After the reading the essay, I had to pick up the book, which is a posthumous collection of fiction and non-fiction essays from Keegan. The introduction is written by one of Keegan’s professors, Fadiman. Fadiman talks about how many of her students sound forty years old but Keegan sounded young. To quote from the book, “Many of my students sounds forty years old. They are articulate but derivative, their own voices muffled by their desire to skip over their current age and experience, which they fear trivial, and land on some version of polished adulthood with passing Go. Marina was twenty-one and sounded twenty-one: a brainy twenty-one, a twenty-one who knew her way around the English language, a twenty-one who understood that there were few better subjects than being young and uncertain and starry-eyed and frustrated and hopeful. When she read her work aloud around our seminar table, it would make us snort with laughter, and then it would turn on a dime and break our hearts”. And I think that accurately sums up Keegan’s writing.

I listened to the audiobook. Some of the essays I particularly enjoyed were, “Cold Pastoral”, “Even Artichokes Have Doubts”, “Why We Care About Whales”, The Ingenue”, and “The Emerald City”.

The non-fiction essays can sound like platitudes, but hell at 21 what else is a girl to write? So I’m not one to judge. Yes, Keegan was talented and hardworking, but then again the several privileges Marina enjoyed crossed my mind- because they made the publishing of her work possible. But I set aside those for now, because here is a collection of really good stories that I enjoyed.

Here are a few quotes from the book that I really liked.

“We’re our own hardest critics and it’s easy to let ourselves down. Sleeping too late. Procrastinating. Cutting corners. More than once I’ve looked back on my high school self and thought: how did I do that? How did I work so hard? Our private insecurities follow us and will always follow us.”

“The middle of the universe is tonight, is here, And everything behind is a sunk cost.”

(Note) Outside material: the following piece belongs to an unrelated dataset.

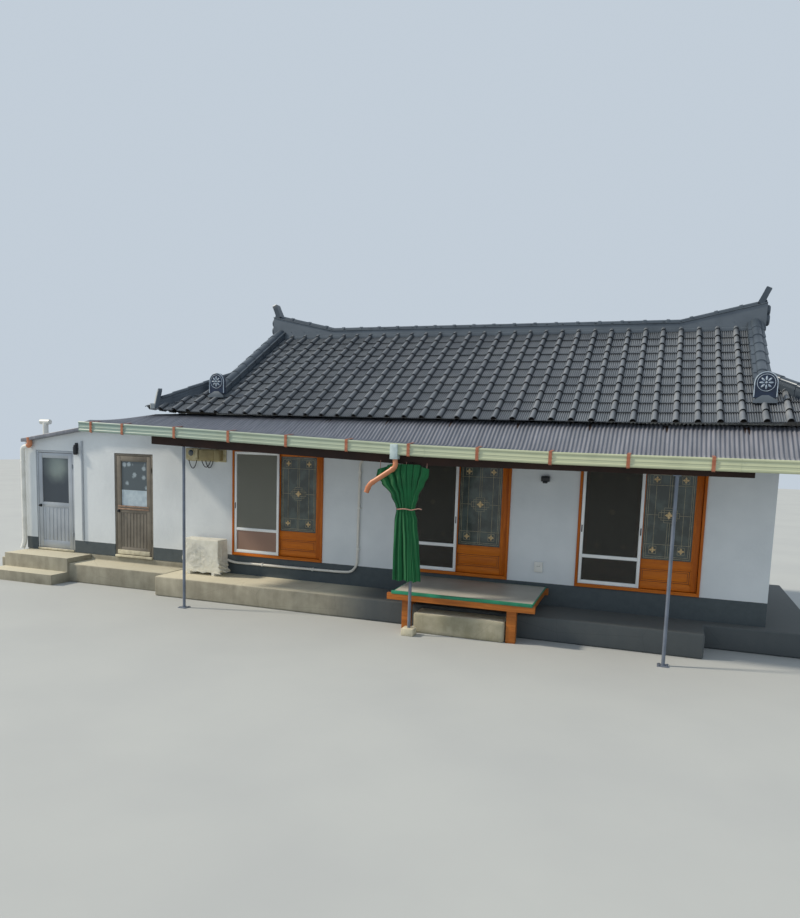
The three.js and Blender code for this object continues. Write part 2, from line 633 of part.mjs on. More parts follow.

“The best years of our lives are not behind us. They’re part of us and they are set for repetition as we grow up and move to New York and away from New York and wish we did or didn’t live in New York.”

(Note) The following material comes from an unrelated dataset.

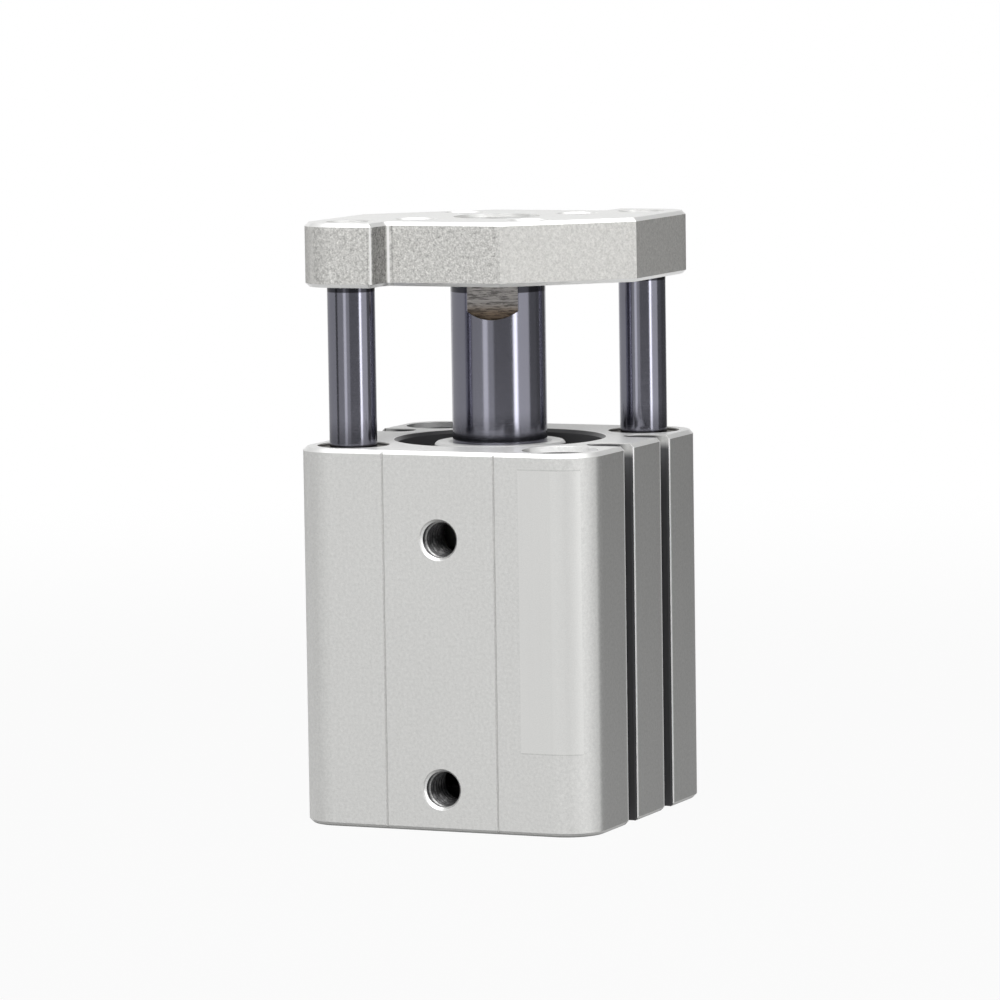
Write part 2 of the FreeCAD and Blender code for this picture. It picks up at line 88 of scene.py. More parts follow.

“Everything will be destroyed no matter how hard we work to create it. The idea terrifies me. I want tiny permanents. I want gigantic permanents! I want what I think and who I am captured in an anthology of indulgence I can comfortingly tuck into a shelf in some labyrinthine library.”

“What we have to remember is that we can still do anything. We can change our minds. We can start over. Get a post-bac or try writing for the first time. The notion that it’s too late to do anything is comical. It’s hilarious. We’re graduating from college. We’re so young. We can’t, we MUST not lose this sense of possibility because in the end, it’s all we have.”

“It’s not quite love and it’s not quite community; it’s just this feeling that there are people, an abundance of people, who are in this together. Who are on your team. When the check is paid and you stay at the table. When it’s four A.M. and no one goes to bed. That night with the guitar. That night we can’t remember. That time we did, we went , we saw, we laughed, we felt.”

“But it became clear very quickly that I’d underestimated how much I liked him. Not him, perhaps, but the fact that I had someone on the other end of an invisible line. Someone to update and get updates from, to inform of a comic discovery, to imagine while dancing in a lonely basement, and to return to, finally, when the music stopped.”

“I want enough time to be in love with everything… And I cry because everything is so beautiful and so short.”